British Bishop Richard Moth of Arundel and Brighton, bottom, went on a sky dive from 15,000 feet harnessed to an instructor. The bishop jumped Sept. 14 to raise money to send pilgrims from his diocese to the Shrine of Our Lady of Lourdes in France.
Photo Credits: Photo courtesy of the Diocese of Arundel and Brighton
HOVE, England — “The Moth has landed,” tweeted the Diocese of Arundel and Brighton.

The tweet Sept. 14 and a similar post on the diocesan Facebook page was meant to assure people that 60-year-old Bishop Richard Moth of Arundel and Brighton had fulfilled his pledge to go skydiving and had completed the task successfully and unharmed.

Joined by Lucy Barnes, a local Catholic school teacher, Bishop Moth jumped from a plane at 15,000 feet to raise money to take ailing pilgrims to Lourdes.

While Bishop Moth spent six years as the “bishop of the forces,” or military ordinary of Great Britain, it was not until he was far away from the professional paratroopers that he decided to wing it for the charitable cause.

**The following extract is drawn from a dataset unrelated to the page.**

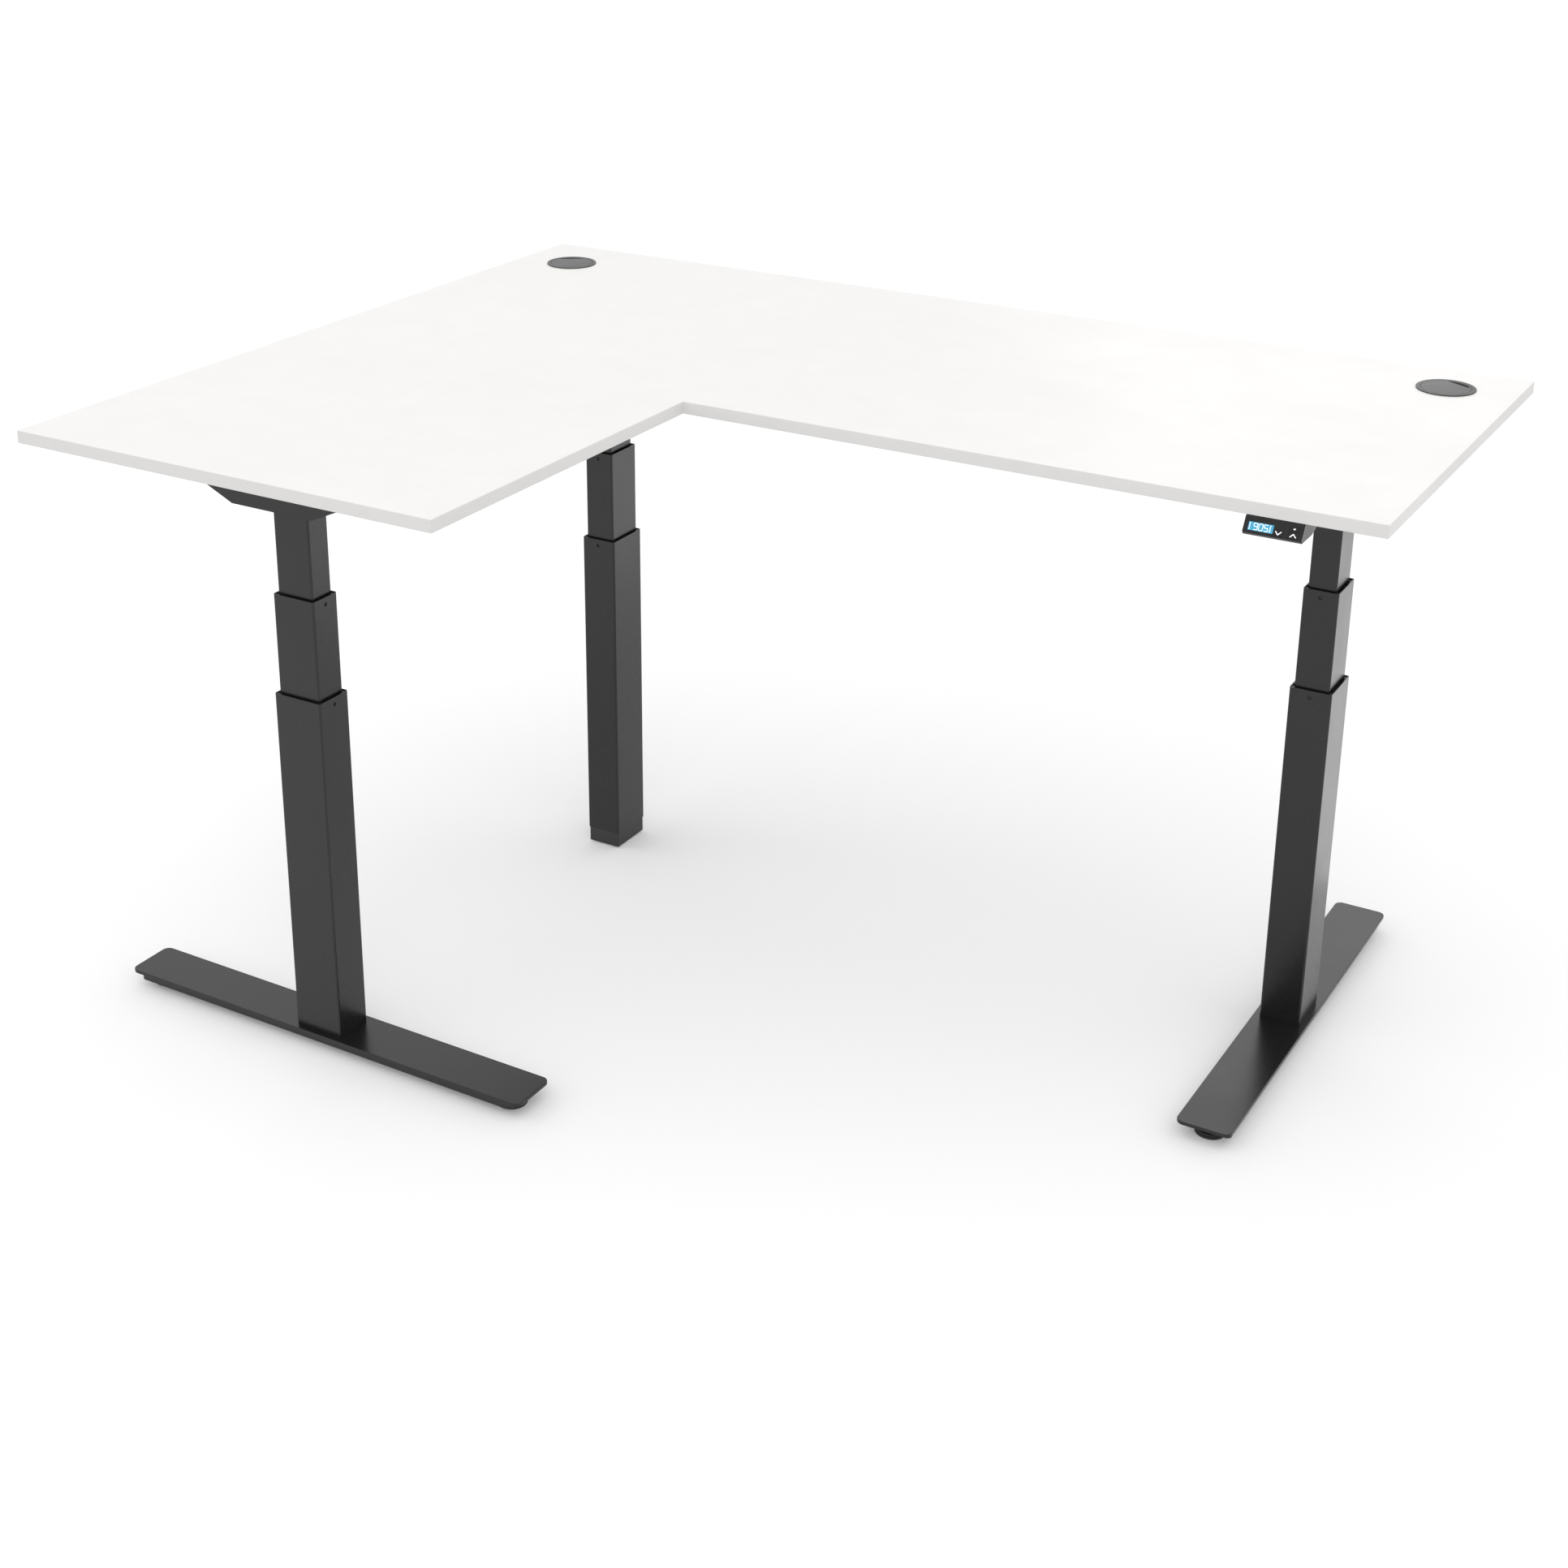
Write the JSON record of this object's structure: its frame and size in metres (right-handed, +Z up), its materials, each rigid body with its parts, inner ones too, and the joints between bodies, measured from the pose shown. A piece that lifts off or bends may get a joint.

“Each year, the Diocese of Arundel and Brighton organizes a pilgrimage to Lourdes for one week in late July,” the diocese said. “Over 700 pilgrims travel with us, and 120 of those are sick, frail, elderly or disabled. Some pilgrims and their carers find it hard to fund their trip, and so from time to time we fund raise to subsidize their fare and accommodation in Lourdes.”

“He flies through the air with the greatest of ease,” said another tweet, referring to Bishop Moth.

The Bishops’ Conference of England and Wales tweeted: “Is it a bird? Is it a plane? … Wait, it’s a bishop!” They made no reference to the insect that flies and shares the bishop’s name.

With a goal of 3,000 pounds (just under $4,000), the bishop raised more than 5,160 pounds on an online crowdfunding website.

In a press release from the diocese, Bishop Moth said: “It requires you to trust in the person you are in tandem with and in the equipment. The staff, however, are very professional and looked after us really well.” Both the bishop and Barnes jumped in tandem with — and harnessed to — an instructor.

Barnes said, “It was very cold at 15,000 feet and the one minute of freefall made my head spin, but then the gently drifting down with the parachute open was fantastic as you could see everything around you.”

When asked if they would do it again, Bishop Moth gave a hesitant “I might,” according to the diocese, but Barnes said, “I would not go up again and am glad to be back on earth, and feeling so much better after fish and chips, and gin and tonic!”